* _Given instruction_
Beginning with the first line of the entries below, quote each line until you reach and include the line with "profile, material, 96))".

* _Material provided_
===

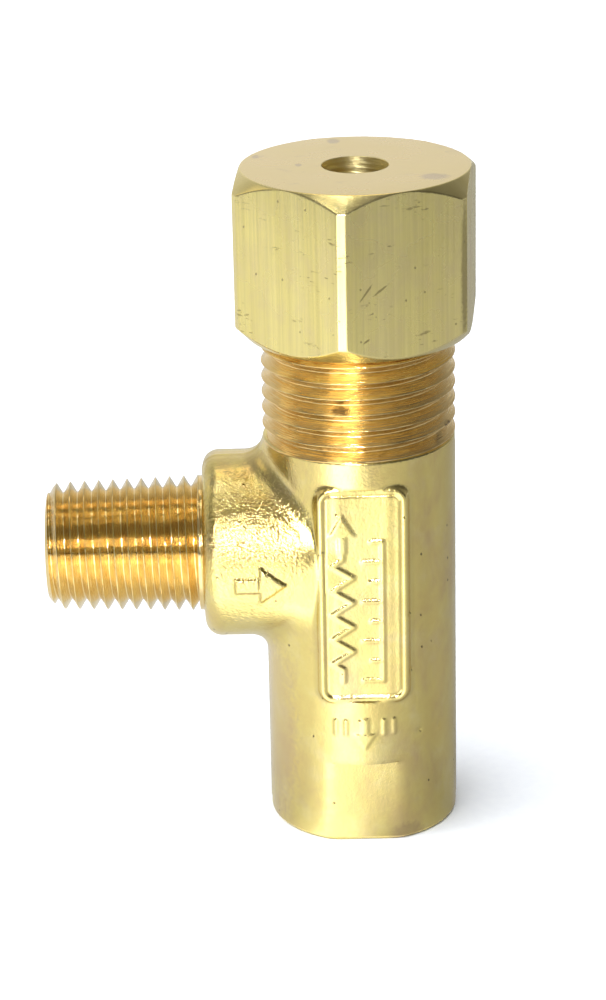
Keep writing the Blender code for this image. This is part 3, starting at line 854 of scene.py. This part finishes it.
def bore_cutter(material):
    """The spring chamber with its ring groove, the piston's bore, and the seat's."""
    chamber, groove, piston, seat, hole = 6.5, 7.1, 5.0, 5.2, 3.2
    mouth, ring_top, ring_foot, floor, shelf, foot = BODY_TOP + 1.0, 46.5, 45.5, 43.0, 12.5, 9.5
    profile = [
        (0.0, mouth), (8.1, mouth), (chamber, BODY_TOP - 0.6), (chamber, ring_top),
        (groove, ring_top), (groove, ring_foot), (chamber, ring_foot), (chamber, floor),
        (seat, floor), (piston, 42.8), (piston, 33.4), (seat, 33.2), (seat, shelf),
        (hole, shelf), (hole, 10.9), (5.35, foot), (0.0, foot),
    ]
    return turned("bores", profile, material, 96)


def inlet_bore_cutter(material):
    """The inlet's bore, chamfered at its mouth."""
    over, chamfer, end = 1.0, 0.35, 3.0
    profile = [
        (0.0, INLET_TIP + over), (INLET_BORE_RADIUS + over + chamfer, INLET_TIP + over),
        (INLET_BORE_RADIUS, INLET_TIP - chamfer), (INLET_BORE_RADIUS, end), (0.0, end),
    ]
    return lay_to_inlet(turned("inlet_bore", profile, material, 96))


def make_body():
    cut = machined_brass("machined_brass")
    inlet = machined_brass("inlet_brass", INLET_BRASS_PAINTED_LIGHT, "YZ", (0, 0, INLET_HEIGHT * MM))
    low = (-BOSS_FACE - 0.6, -BARREL_RADIUS - 0.7, -0.5)
    high = (BARREL_RADIUS + 0.6, BARREL_RADIUS + 0.6, BARREL_TOP + 0.6)
    brass = forged_brass()
    body = wrap_field("body", forging, low, high, FORGING_PITCH, brass, near_front_detail)
    join(body, cap_thread_solid(cut), "UNION")
    join(body, pipe_thread_solid(inlet), "UNION")
    join(body, bore_cutter(cut), "DIFFERENCE")
    join(body, inlet_bore_cutter(inlet), "DIFFERENCE")
    join(body, port_thread_cutter(cut), "DIFFERENCE")
    settle(body, "valve", "forged_brass", "valve_body")


# ---- cap
def hexagon_radius(angle):
    """The hexagon's radius in a direction, from a face's own direction.

    Its corners are narrow facets, as on drawn bar.
    """
    inner = CAP_FLATS / 2
    away = abs((angle + math.pi / 6) % (math.pi / 3) - math.pi / 6)
    facet = inner / math.cos(math.pi / 6) - CAP_CORNER_FACET / math.tan(math.pi / 3)
    return smooth_min(inner / math.cos(away), facet / math.cos(math.pi / 6 - away), 0.04)


def cap_profile(radius):
    """The cap's outer outline where the hexagon has this radius, top to bottom.

    Each piece of it has its own number of points, so that all outlines match.
    """
    top_edge = (CAP_TOP_FACE_RADIUS, CAP_HIGH)
    top_crease = (radius, CAP_HIGH - (radius - CAP_TOP_FACE_RADIUS) * CAP_TOP_SLOPE)
    foot_crease = (radius, CAP_LOW + (radius - CAP_FOOT_FACE_RADIUS) * CAP_FOOT_SLOPE)
    foot_edge = (CAP_FOOT_FACE_RADIUS, CAP_LOW)
    outline = [(7.0, CAP_HIGH), top_edge, top_crease, foot_crease, foot_edge, (10.0, CAP_LOW)]
    return rounded(outline, 0.16, 4)


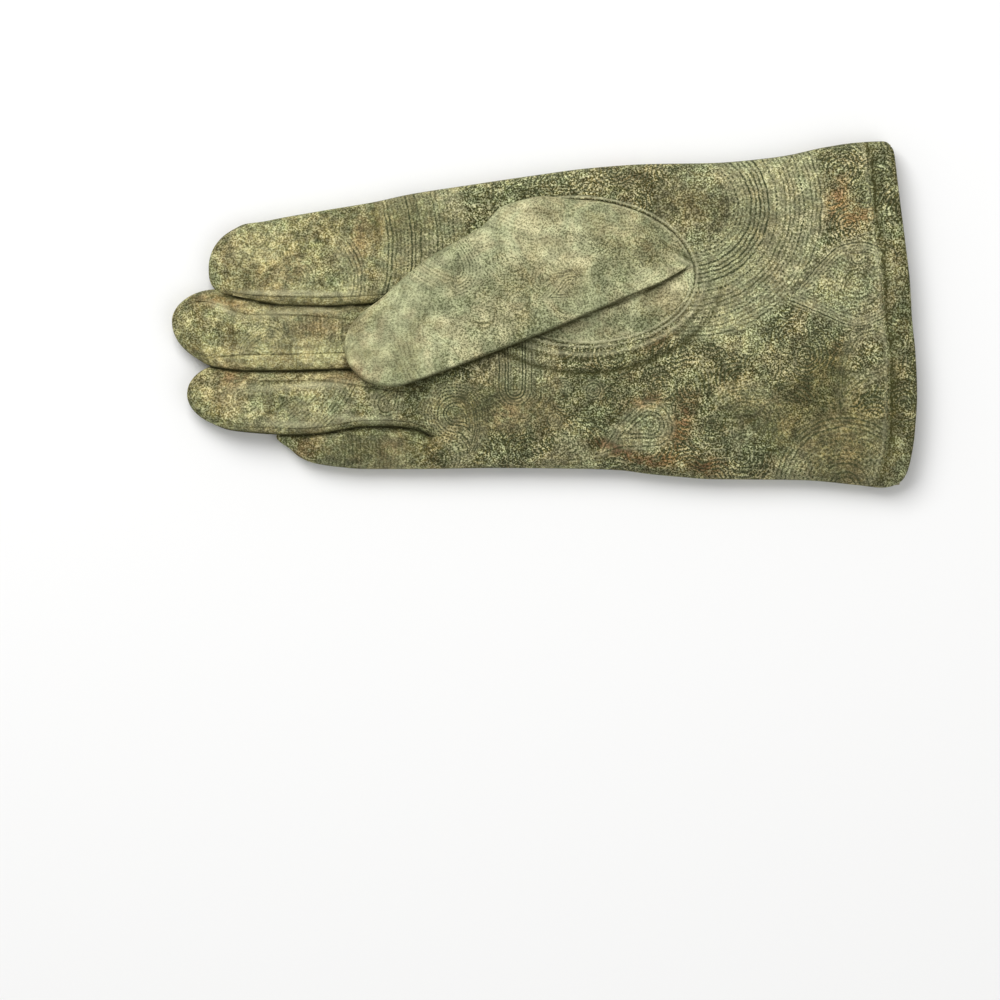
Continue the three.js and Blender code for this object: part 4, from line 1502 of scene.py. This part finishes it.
class GLOVE_OT_fourchettes(bpy.types.Operator):
    """Adds the fourchettes: the strips that make the sides of the fingers"""

    bl_idname = "glove.fourchettes"
    bl_label = "Fourchettes"

    def execute(self, context):
        thickness = context.scene.glove_sizes.leather
        materials = leather("side_suede", context.scene.glove_colours)
        for number, slit in enumerate(SLITS, start=1):
            bm = hand_piece(number)
            finish_piece(
                slit["piece"], bm, thickness, PALM_MOTIFS, materials, FOURCHETTE_INK
            )
        return {"FINISHED"}


class GLOVE_OT_thumb(bpy.types.Operator):
    """Adds the thumb: a tube folded over the palm, whose base opens out to the thumb hole's seam"""

    bl_idname = "glove.thumb"
    bl_label = "Thumb"

    def execute(self, context):
        sizes, colours = context.scene.glove_sizes, context.scene.glove_colours
        bm = bmesh.new()
        add_grid(bm, thumb_points())
        close_up(bm, THUMB_JOIN)
        materials = leather("pale_suede", colours)
        finish_piece("thumb", bm, sizes.thumb_leather, THUMB_MOTIFS, materials)
        return {"FINISHED"}


def add_stitch(bm, sheet, y, side, stitch_length):
    """One stitch laid on the leather in the hem's groove, along it."""
    x = float(cuff_end(y) - HEM_STITCHES["back"] - hem_wobble(y))
    start = Vector((x, y, 40.0 * side)) * MM
    found, place, normal, _face = sheet.ray_cast(start, Vector((0, 0, -side)))
    if not found:
        raise RuntimeError("a stitch finds no leather")
    along = Vector((float(cuff_end(y + 1) - cuff_end(y - 1)) / 2, 1, 0))
    along = (along - normal * along.dot(normal)).normalized()
    turn = Matrix((along, normal.cross(along), normal)).transposed().to_4x4()
    radius = HEM_STITCHES["radius"] * MM
    shape = Matrix.Translation(place) @ turn @ Matrix.Diagonal((stitch_length / 2, radius, radius, 1))
    bmesh.ops.create_uvsphere(bm, u_segments=8, v_segments=5, radius=1.0, matrix=shape)


class GLOVE_OT_stitches(bpy.types.Operator):
    """Adds the row of stitches that holds the hem, on the palm side and on the back"""

    bl_idname = "glove.stitches"
    bl_label = "Hem stitches"

    def execute(self, context):
        sizes, colours = context.scene.glove_sizes, context.scene.glove_colours
        sheet = bpy.data.objects.get("trank_leather")
        if sheet is None:
            raise RuntimeError("the hem's stitches need the trank")
        bm = bmesh.new()
        half_width = HIGH_SIDE[-1][1] - HEM_STITCHES["end_margin"]
        pitch = sizes.stitch_pitch / MM
        for side in (1, -1):
            for number in range(int(2 * half_width / pitch) + 1):
                add_stitch(bm, sheet, -half_width + number * pitch, side, sizes.stitch_length)
        mesh = bpy.data.meshes.new("hem_stitches")
        bm.to_mesh(mesh)
        bm.free()
        thread = bpy.data.objects.new("hem_stitches", mesh)
        context.scene.collection.objects.link(thread)
        mesh.materials.append(bpy.data.materials.get("glove_thread") or thread_material(colours))
        mesh.shade_smooth()
        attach(thread, "root")
        return {"FINISHED"}


def soft_light(name, place, size, power):
    """A square area light that looks at the glove."""
    light = bpy.data.lights.new(name, "AREA")
    light.shape = "SQUARE"
    light.size = size
    light.energy = power
    lamp = bpy.data.objects.new(name, light)
    lamp.location = place
    lamp.rotation_mode = "QUATERNION"
    lamp.rotation_quaternion = (-Vector(place)).to_track_quat("-Z", "Y")
    bpy.context.scene.collection.objects.link(lamp)


class GLOVE_OT_stage(bpy.types.Operator):
    """Adds the pale floor, the soft light and the camera"""

    bl_idname = "glove.stage"
    bl_label = "Stage"

    def execute(self, context):
        scene = context.scene
        mesh = bpy.data.meshes.new("floor")
        bm = bmesh.new()
        bmesh.ops.create_grid(bm, x_segments=1, y_segments=1, size=FLOOR["reach"])
        bmesh.ops.translate(bm, verts=bm.verts, vec=(0, 0, -FLOOR["below"]))
        bm.to_mesh(mesh)
        bm.free()
        floor = bpy.data.objects.new("floor", mesh)
        scene.collection.objects.link(floor)
        material = bpy.data.materials.new("floor")
        material.use_nodes = True
        surface = material.node_tree.nodes["Principled BSDF"]
        surface.inputs["Base Color"].default_value = FLOOR["colour"]
        surface.inputs["Roughness"].default_value = FLOOR["roughness"]
        surface.inputs["Specular IOR Level"].default_value = FLOOR["shine"]
        mesh.materials.append(material)

        world = bpy.data.worlds.new("studio")
        world.use_nodes = True
        background = world.node_tree.nodes["Background"]
        background.inputs["Color"].default_value = (1.0, 1.0, 1.0, 1.0)
        background.inputs["Strength"].default_value = SURROUNDINGS
        scene.world = world
        for light in LIGHTS:
            soft_light(**light)

        camera = bpy.data.objects.new("camera", bpy.data.cameras.new("camera"))
        camera.location = (VIEW["x"] * MM, VIEW["y"] * MM, VIEW["height"] * MM)
        camera.data.sensor_width = VIEW["sensor"]
        camera.data.lens = VIEW["sensor"] * (VIEW["height"] - PALM_TOP) / VIEW["width"]
        camera.data.clip_start, camera.data.clip_end = VIEW["clip"]
        scene.collection.objects.link(camera)
        scene.camera = camera
        scene.view_settings.view_transform = "Standard"
        return {"FINISHED"}


class GLOVE_PT_panel(bpy.types.Panel):
    """Lists the glove's pieces in the sidebar"""

    bl_label = "Suede glove"
    bl_idname = "GLOVE_PT_panel"
    bl_space_type = "VIEW_3D"
    bl_region_type = "UI"
    bl_category = "Glove"

    def draw(self, context):
        for operator in OPERATORS:
            self.layout.operator(operator.bl_idname)
        for group in (context.scene.glove_sizes, context.scene.glove_colours):
            for name in group.__annotations__:
                self.layout.prop(group, name)


OPERATORS = (GLOVE_OT_trank, GLOVE_OT_fourchettes, GLOVE_OT_thumb, GLOVE_OT_stitches, GLOVE_OT_stage)
CLASSES = (GloveSizes, GloveColours, *OPERATORS, GLOVE_PT_panel)


def register():
    for cls in CLASSES:
        bpy.utils.register_class(cls)
    bpy.types.Scene.glove_sizes = PointerProperty(type=GloveSizes)
    bpy.types.Scene.glove_colours = PointerProperty(type=GloveColours)


def unregister():
    del bpy.types.Scene.glove_colours
    del bpy.types.Scene.glove_sizes
    for cls in reversed(CLASSES):
        bpy.utils.unregister_class(cls)


def main():
    register()
    bpy.ops.glove.trank()
    bpy.ops.glove.fourchettes()
    bpy.ops.glove.thumb()
    bpy.ops.glove.stitches()
    bpy.ops.glove.stage()


if __name__ == "__main__":
    main()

===

* _Result_
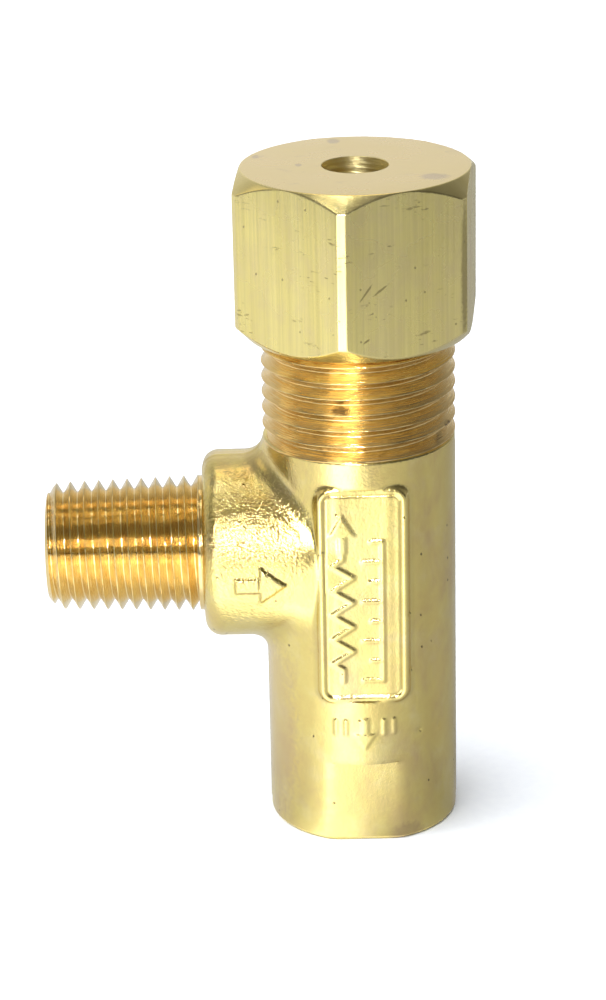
Keep writing the Blender code for this image. This is part 3, starting at line 854 of scene.py. This part finishes it.
def bore_cutter(material):
    """The spring chamber with its ring groove, the piston's bore, and the seat's."""
    chamber, groove, piston, seat, hole = 6.5, 7.1, 5.0, 5.2, 3.2
    mouth, ring_top, ring_foot, floor, shelf, foot = BODY_TOP + 1.0, 46.5, 45.5, 43.0, 12.5, 9.5
    profile = [
        (0.0, mouth), (8.1, mouth), (chamber, BODY_TOP - 0.6), (chamber, ring_top),
        (groove, ring_top), (groove, ring_foot), (chamber, ring_foot), (chamber, floor),
        (seat, floor), (piston, 42.8), (piston, 33.4), (seat, 33.2), (seat, shelf),
        (hole, shelf), (hole, 10.9), (5.35, foot), (0.0, foot),
    ]
    return turned("bores", profile, material, 96)


def inlet_bore_cutter(material):
    """The inlet's bore, chamfered at its mouth."""
    over, chamfer, end = 1.0, 0.35, 3.0
    profile = [
        (0.0, INLET_TIP + over), (INLET_BORE_RADIUS + over + chamfer, INLET_TIP + over),
        (INLET_BORE_RADIUS, INLET_TIP - chamfer), (INLET_BORE_RADIUS, end), (0.0, end),
    ]
    return lay_to_inlet(turned("inlet_bore", profile, material, 96))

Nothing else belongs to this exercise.